Томми развивался не так, как все подростки. В определенном смысле он так и остался ребенком, сохранив естественную тягу к детям. Его отец безжалостно эксплуатировал это обстоятельство, используя интерес сына к детским играм, чтобы заманивать ничего не подозревающие жертвы. Но когда возмущенные родители вызывали полицию, вина ложилась на сына. Ведь он выглядел и вел себя как ненормальный, будучи неуклюжим подростком, играющим в куклы. А когда полиция беседовала с его матерью, глаза которой давно сделались стеклянными из-за пристрастия к валиуму пополам с джином, она лгала под диктовку мужа. «Да, он такой, ее бедный мальчик. Хотя и не замышляет никакого вреда…»
Фактически сделать Томми ничего не мог. Не то что монстр, за которого она вышла замуж, — здоровый нормальный мужчина, угрожающий избить ее до полусмерти, если она не будет защищать его. И она поступала так, как он велел: выхода не было.
С тех пор они сменили шесть адресов и пять фамилий. Только недавно они вздохнули спокойно. Пиппи и Кьерон завалили их деньгами, нуждаясь в зарубежных связях, налаженных Джозефом, а Ли Роу просто замяла дело о своей дочери.
В довершение всего Малыша Томми звали совсем по-другому. Его настоящее имя — Дэррен Уикс. Теперь он числится под своим собственным именем здесь, в клинике, в хорошей клинике, за которую платит Джон-Джон. Медсестры заботливо ухаживают за ним, а почему бы и нет? Дэррен Уикс нравится всем, он умеет одаривать улыбкой и добрым словом.
— Думаю, Джон-Джон выведет моего отца на чистую воду? — сказал он.

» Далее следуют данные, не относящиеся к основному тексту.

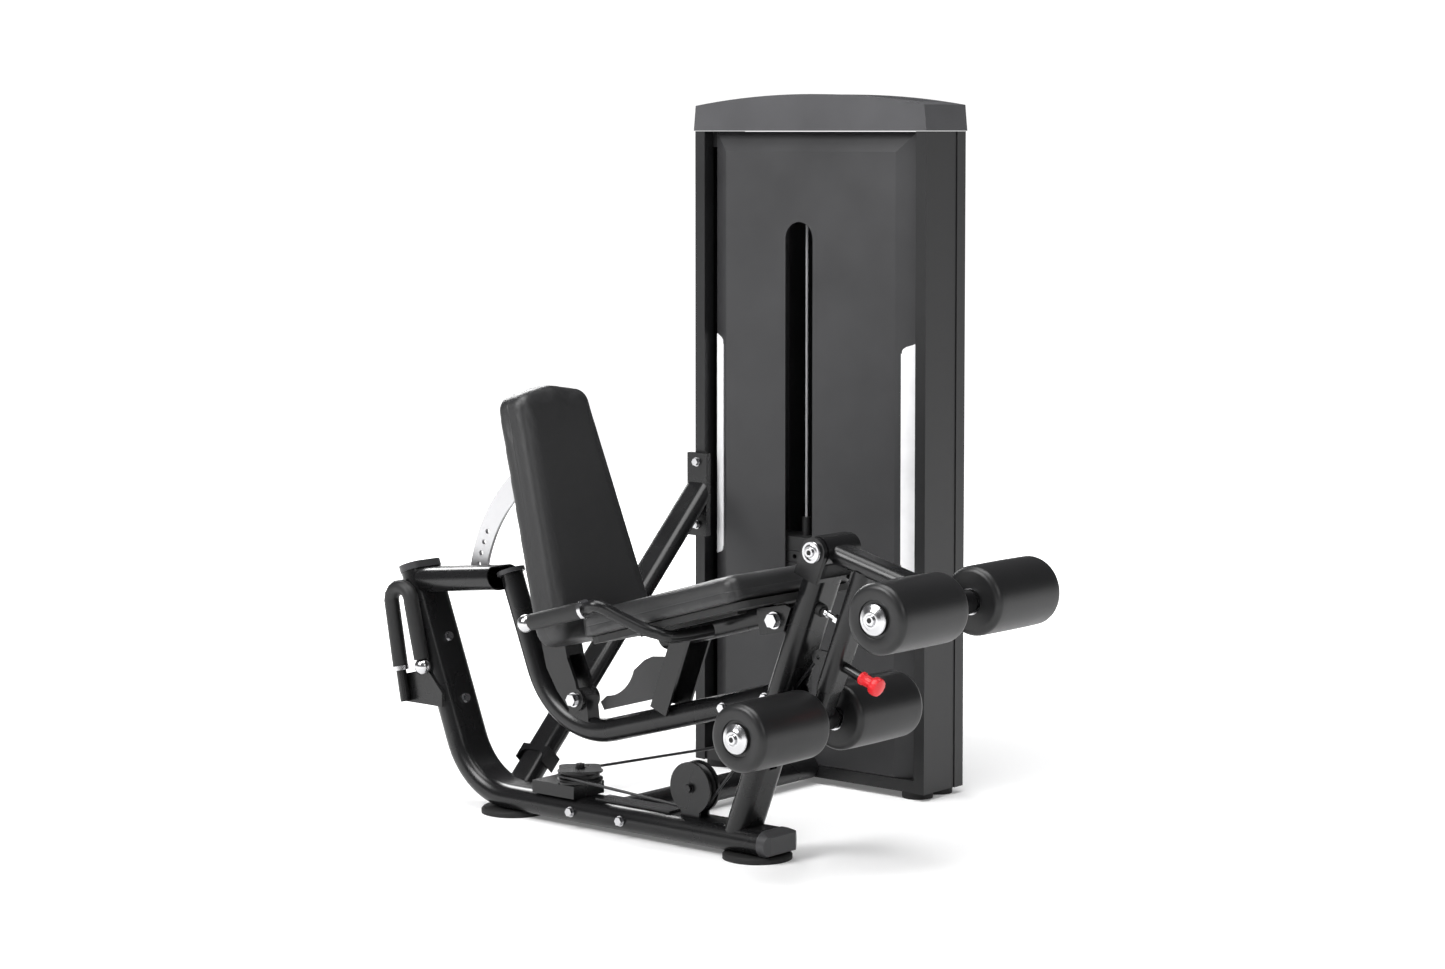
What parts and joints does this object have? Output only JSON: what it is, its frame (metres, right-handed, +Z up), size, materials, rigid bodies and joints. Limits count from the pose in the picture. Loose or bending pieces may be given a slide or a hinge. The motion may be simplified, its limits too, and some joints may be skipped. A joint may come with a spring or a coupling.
{
  "type": "leg extension and leg curl machine",
  "caption": "Seated leg extension and curl machine: weight stack tower, reclining pad back, tilted seat and a pivoting lever with foam rollers.",
  "frame": {"origin": "middle of the machine's footprint on the floor", "axes": "+X the way the seated user faces, +Y from the bench to the weight tower, +Z up"},
  "size_m": [1.5148, 1.082, 1.4999],
  "materials": {
    "frame_paint": "satin black powder coat",
    "tower_paint": "satin dark grey powder coat",
    "cap_plastic": "fine satin, mid grey",
    "panel_paint": "satin grey",
    "strip_white": "smooth white",
    "vinyl": "satin black upholstery vinyl",
    "foam": "satin moulded foam",
    "cap_grey": "satin dark grey",
    "black_plastic": "satin black",
    "wheel_nylon": "satin black",
    "chrome": "polished",
    "satin_steel": "satin",
    "plate_iron": "painted black",
    "bronze": "machined",
    "red_plastic": "smooth red",
    "cable_coat": "smooth",
    "rubber": "matte black",
    "board": "painted plywood"
  },
  "bodies": {
    "frame": {"base_beam": "frame_paint", "beam_end_caps": "cap_grey", "rear_beam": "frame_paint", "cross_beam": "frame_paint", "diagonal_brace": "frame_paint", "brace_brackets": "frame_paint", "base_feet": "rubber", "front_post": "frame_paint", "seat_tube": "frame_paint", "seat_strut": "frame_paint", "guard_plate": "cap_grey", "seat_rail": "frame_paint", "back_arm": "frame_paint", "seat_board": "board", "seat_cushion": "vinyl", "side_handles": "frame_paint", "handle_grips": "foam", "handle_trim": "chrome", "hook_handle": "frame_paint", "hook_grip": "foam", "frame_bolts": "chrome", "pulley_brackets": "frame_paint", "pivot_axle": "chrome", "stop_bumper": "rubber", "tower_frame": "tower_paint", "tower_cap": "cap_plastic", "front_panel": "panel_paint", "rear_panel": "panel_paint", "accent_strips": "strip_white", "guide_rods": "chrome", "stack_bumpers": "rubber", "lift_cable": "cable_coat", "weight_plates_low": "plate_iron", "pulley_axles": "satin_steel", "pulley_hangers": "frame_paint", "cable_to_lever": "cable_coat", "cable_to_stack": "cable_coat"},
    "leg_lever": {"leg_lever": "frame_paint", "lever_bushes": "bronze", "stop_stud": "chrome", "upper_axle": "chrome"},
    "lower_slide": {"slide_tube": "frame_paint", "lower_axle": "chrome"},
    "upper_roller_near": {"upper_roller_near": "foam"},
    "upper_roller_far": {"upper_roller_far": "foam"},
    "lower_roller_near": {"lower_roller_near": "foam"},
    "lower_roller_far": {"lower_roller_far": "foam"},
    "lever_pin": {"lever_pin": "red_plastic"},
    "weights": {"weight_head": "plate_iron", "weight_plates_up": "plate_iron"},
    "selector_pin": {"selector_pin": "red_plastic"},
    "back_rest": {"back_frame": "frame_paint", "back_cushion": "vinyl", "recline_arc": "satin_steel"},
    "back_pin": {"back_pin": "black_plastic"},
    "base_pulley": {"base_pulley_wheel": "wheel_nylon"},
    "turn_pulley": {"turn_pulley_wheel": "wheel_nylon"},
    "low_pulley": {"tower_pulley_low": "wheel_nylon"},
    "top_pulley": {"tower_pulley_top": "wheel_nylon"}
  },
  "joints": [
    {"name": "leg_swing", "type": "hinge", "parent": "frame", "child": "leg_lever", "pos_m": [0.3955, -0.28, 0.623], "axis": [0, -1, 0], "range_deg": [0, 90], "deforming": ["cable_to_lever"]},
    {"name": "lower_roller_height", "type": "slide", "parent": "leg_lever", "child": "lower_slide", "axis": [0.3567, 0, 0.9342], "range_m": [-0.05, 0.025]},
    {"name": "upper_roller_near_spin", "type": "hinge", "parent": "leg_lever", "child": "upper_roller_near", "pos_m": [0.6915, -0.427, 0.5459], "axis": [0, 1, 0], "continuous": true},
    {"name": "upper_roller_far_spin", "type": "hinge", "parent": "leg_lever", "child": "upper_roller_far", "pos_m": [0.6915, -0.133, 0.5459], "axis": [0, 1, 0], "continuous": true},
    {"name": "lower_roller_near_spin", "type": "hinge", "parent": "lower_slide", "child": "lower_roller_near", "pos_m": [0.3685, -0.427, 0.29], "axis": [0, 1, 0], "continuous": true},
    {"name": "lower_roller_far_spin", "type": "hinge", "parent": "lower_slide", "child": "lower_roller_far", "pos_m": [0.3685, -0.133, 0.29], "axis": [0, 1, 0], "continuous": true},
    {"name": "lever_pin_pull", "type": "slide", "parent": "leg_lever", "child": "lever_pin", "axis": [0.9342, 0, -0.3567], "range_m": [0, 0.012], "stiffness_N_per_m": 600, "springref_m": -0.01},
    {"name": "stack_lift", "type": "slide", "parent": "frame", "child": "weights", "axis": [0, 0, 1], "range_m": [0, 0.3], "deforming": ["cable_to_stack"]},
    {"name": "selector_pin_pull", "type": "slide", "parent": "weights", "child": "selector_pin", "axis": [0, -1, 0], "range_m": [0, 0.065]},
    {"name": "back_recline", "type": "hinge", "parent": "frame", "child": "back_rest", "pos_m": [-0.2835, -0.28, 0.43], "axis": [0, -1, 0], "range_deg": [0, 18]},
    {"name": "back_pin_pull", "type": "slide", "parent": "frame", "child": "back_pin", "axis": [0, 1, 0], "range_m": [0, 0.015], "stiffness_N_per_m": 600, "springref_m": -0.01},
    {"name": "base_pulley_spin", "type": "hinge", "parent": "frame", "child": "base_pulley", "pos_m": [0.0515, -0.28, 0.118], "axis": [0, -1, 0], "continuous": true},
    {"name": "turn_pulley_spin", "type": "hinge", "parent": "frame", "child": "turn_pulley", "pos_m": [-0.2595, -0.28, 0.103], "axis": [0, 0, 1], "continuous": true},
    {"name": "low_pulley_spin", "type": "hinge", "parent": "frame", "child": "low_pulley", "pos_m": [-0.1665, 0.483, 0.133], "axis": [-1, 0, 0], "continuous": true},
    {"name": "top_pulley_spin", "type": "hinge", "parent": "frame", "child": "top_pulley", "pos_m": [-0.19, 0.458, 1.315], "axis": [-0.9196, 0.3929, 0], "continuous": true}
  ],
  "couplings": [
    {"joint": "stack_lift", "follows": "leg_swing", "m_per_rad": 0.189},
    {"joint": "base_pulley_spin", "follows": "leg_swing", "ratio": 4.2},
    {"joint": "turn_pulley_spin", "follows": "leg_swing", "ratio": 4.2955},
    {"joint": "low_pulley_spin", "follows": "leg_swing", "ratio": 6.3},
    {"joint": "top_pulley_spin", "follows": "leg_swing", "ratio": 3.16}
  ]
}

Джоани кивнула, не давая ему ответа. Вместо этого она произнесла:
— Как здесь хорошо! Такой красивый сад…
Она заметила, как настороженное выражение лица Томми изменилось. Нет никакой необходимости вдаваться в объяснения, он отходчивый человек. Джоани извинилась, и этого достаточно. Он так сильно любит ее, потому что она — единственная взрослая, которая была с ним в приятельских отношениях. В то же время она давала ему нечто большее, и оба понимали это.